*GIVEN MATERIAL*.
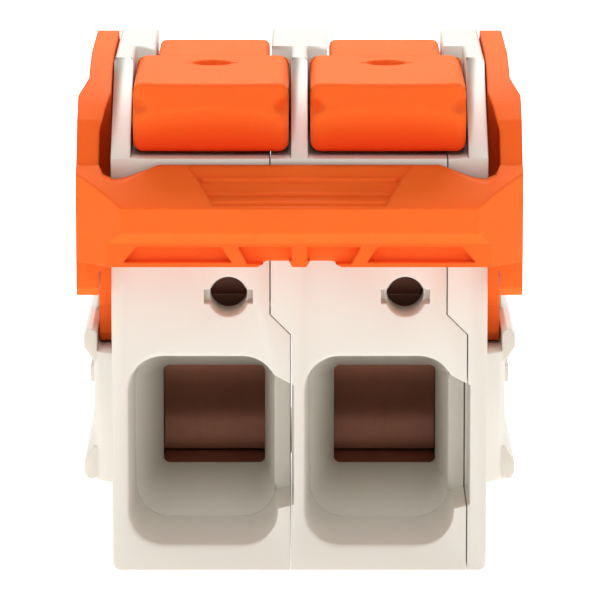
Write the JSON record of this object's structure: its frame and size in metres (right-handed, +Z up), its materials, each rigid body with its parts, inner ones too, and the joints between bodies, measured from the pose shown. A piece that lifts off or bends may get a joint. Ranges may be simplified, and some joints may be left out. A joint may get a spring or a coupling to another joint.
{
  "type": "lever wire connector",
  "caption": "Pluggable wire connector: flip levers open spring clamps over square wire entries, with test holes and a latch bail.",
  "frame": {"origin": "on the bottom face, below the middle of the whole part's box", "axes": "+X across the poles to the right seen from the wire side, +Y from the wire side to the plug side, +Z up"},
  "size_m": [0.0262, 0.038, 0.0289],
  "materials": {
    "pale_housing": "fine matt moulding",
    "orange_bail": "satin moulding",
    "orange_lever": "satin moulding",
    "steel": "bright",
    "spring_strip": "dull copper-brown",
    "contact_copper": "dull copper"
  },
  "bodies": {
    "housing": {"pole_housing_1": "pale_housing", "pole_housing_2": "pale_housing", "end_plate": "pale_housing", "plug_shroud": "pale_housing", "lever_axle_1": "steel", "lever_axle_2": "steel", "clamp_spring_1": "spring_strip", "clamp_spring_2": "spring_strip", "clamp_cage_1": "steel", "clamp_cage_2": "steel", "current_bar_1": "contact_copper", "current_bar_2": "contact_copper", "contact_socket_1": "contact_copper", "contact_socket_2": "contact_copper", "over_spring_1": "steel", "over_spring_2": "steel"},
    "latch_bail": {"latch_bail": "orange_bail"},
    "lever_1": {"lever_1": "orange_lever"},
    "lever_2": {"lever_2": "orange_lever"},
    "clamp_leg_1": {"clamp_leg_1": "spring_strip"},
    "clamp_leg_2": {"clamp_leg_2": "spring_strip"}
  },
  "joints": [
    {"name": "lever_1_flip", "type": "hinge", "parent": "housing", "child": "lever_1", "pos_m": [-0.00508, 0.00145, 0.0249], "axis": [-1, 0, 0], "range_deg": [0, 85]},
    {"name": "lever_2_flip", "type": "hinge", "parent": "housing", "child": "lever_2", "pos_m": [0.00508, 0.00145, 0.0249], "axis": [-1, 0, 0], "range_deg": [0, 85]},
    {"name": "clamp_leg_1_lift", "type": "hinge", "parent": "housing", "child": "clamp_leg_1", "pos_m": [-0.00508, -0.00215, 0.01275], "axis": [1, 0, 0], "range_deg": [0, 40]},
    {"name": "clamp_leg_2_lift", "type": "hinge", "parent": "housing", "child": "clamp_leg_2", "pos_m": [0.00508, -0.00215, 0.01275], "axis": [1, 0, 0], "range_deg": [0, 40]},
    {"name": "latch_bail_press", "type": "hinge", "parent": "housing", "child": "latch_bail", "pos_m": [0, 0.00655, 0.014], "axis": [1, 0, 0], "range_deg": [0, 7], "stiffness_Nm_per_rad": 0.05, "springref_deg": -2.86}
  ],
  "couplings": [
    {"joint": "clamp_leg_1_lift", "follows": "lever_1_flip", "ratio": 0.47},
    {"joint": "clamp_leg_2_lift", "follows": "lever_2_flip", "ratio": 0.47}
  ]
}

*EXERCISE AIM*. Nothing should be changed: write out all of the data as is.

*SOLUTION*.
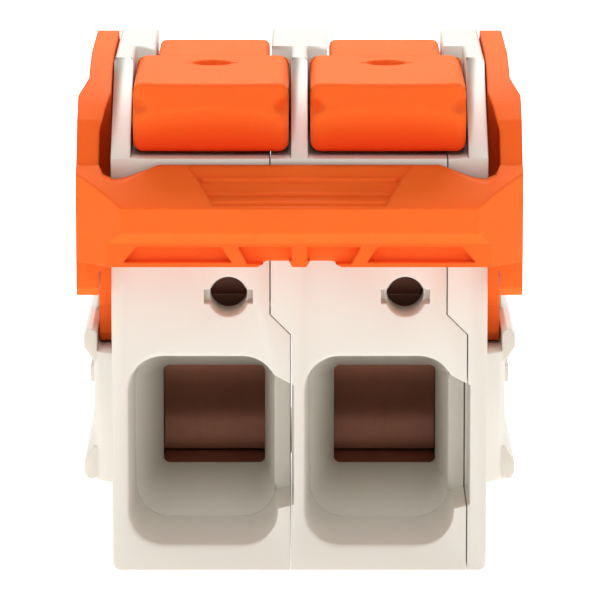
Write the JSON record of this object's structure: its frame and size in metres (right-handed, +Z up), its materials, each rigid body with its parts, inner ones too, and the joints between bodies, measured from the pose shown. A piece that lifts off or bends may get a joint. Ranges may be simplified, and some joints may be left out. A joint may get a spring or a coupling to another joint.
{
  "type": "lever wire connector",
  "caption": "Pluggable wire connector: flip levers open spring clamps over square wire entries, with test holes and a latch bail.",
  "frame": {"origin": "on the bottom face, below the middle of the whole part's box", "axes": "+X across the poles to the right seen from the wire side, +Y from the wire side to the plug side, +Z up"},
  "size_m": [0.0262, 0.038, 0.0289],
  "materials": {
    "pale_housing": "fine matt moulding",
    "orange_bail": "satin moulding",
    "orange_lever": "satin moulding",
    "steel": "bright",
    "spring_strip": "dull copper-brown",
    "contact_copper": "dull copper"
  },
  "bodies": {
    "housing": {"pole_housing_1": "pale_housing", "pole_housing_2": "pale_housing", "end_plate": "pale_housing", "plug_shroud": "pale_housing", "lever_axle_1": "steel", "lever_axle_2": "steel", "clamp_spring_1": "spring_strip", "clamp_spring_2": "spring_strip", "clamp_cage_1": "steel", "clamp_cage_2": "steel", "current_bar_1": "contact_copper", "current_bar_2": "contact_copper", "contact_socket_1": "contact_copper", "contact_socket_2": "contact_copper", "over_spring_1": "steel", "over_spring_2": "steel"},
    "latch_bail": {"latch_bail": "orange_bail"},
    "lever_1": {"lever_1": "orange_lever"},
    "lever_2": {"lever_2": "orange_lever"},
    "clamp_leg_1": {"clamp_leg_1": "spring_strip"},
    "clamp_leg_2": {"clamp_leg_2": "spring_strip"}
  },
  "joints": [
    {"name": "lever_1_flip", "type": "hinge", "parent": "housing", "child": "lever_1", "pos_m": [-0.00508, 0.00145, 0.0249], "axis": [-1, 0, 0], "range_deg": [0, 85]},
    {"name": "lever_2_flip", "type": "hinge", "parent": "housing", "child": "lever_2", "pos_m": [0.00508, 0.00145, 0.0249], "axis": [-1, 0, 0], "range_deg": [0, 85]},
    {"name": "clamp_leg_1_lift", "type": "hinge", "parent": "housing", "child": "clamp_leg_1", "pos_m": [-0.00508, -0.00215, 0.01275], "axis": [1, 0, 0], "range_deg": [0, 40]},
    {"name": "clamp_leg_2_lift", "type": "hinge", "parent": "housing", "child": "clamp_leg_2", "pos_m": [0.00508, -0.00215, 0.01275], "axis": [1, 0, 0], "range_deg": [0, 40]},
    {"name": "latch_bail_press", "type": "hinge", "parent": "housing", "child": "latch_bail", "pos_m": [0, 0.00655, 0.014], "axis": [1, 0, 0], "range_deg": [0, 7], "stiffness_Nm_per_rad": 0.05, "springref_deg": -2.86}
  ],
  "couplings": [
    {"joint": "clamp_leg_1_lift", "follows": "lever_1_flip", "ratio": 0.47},
    {"joint": "clamp_leg_2_lift", "follows": "lever_2_flip", "ratio": 0.47}
  ]
}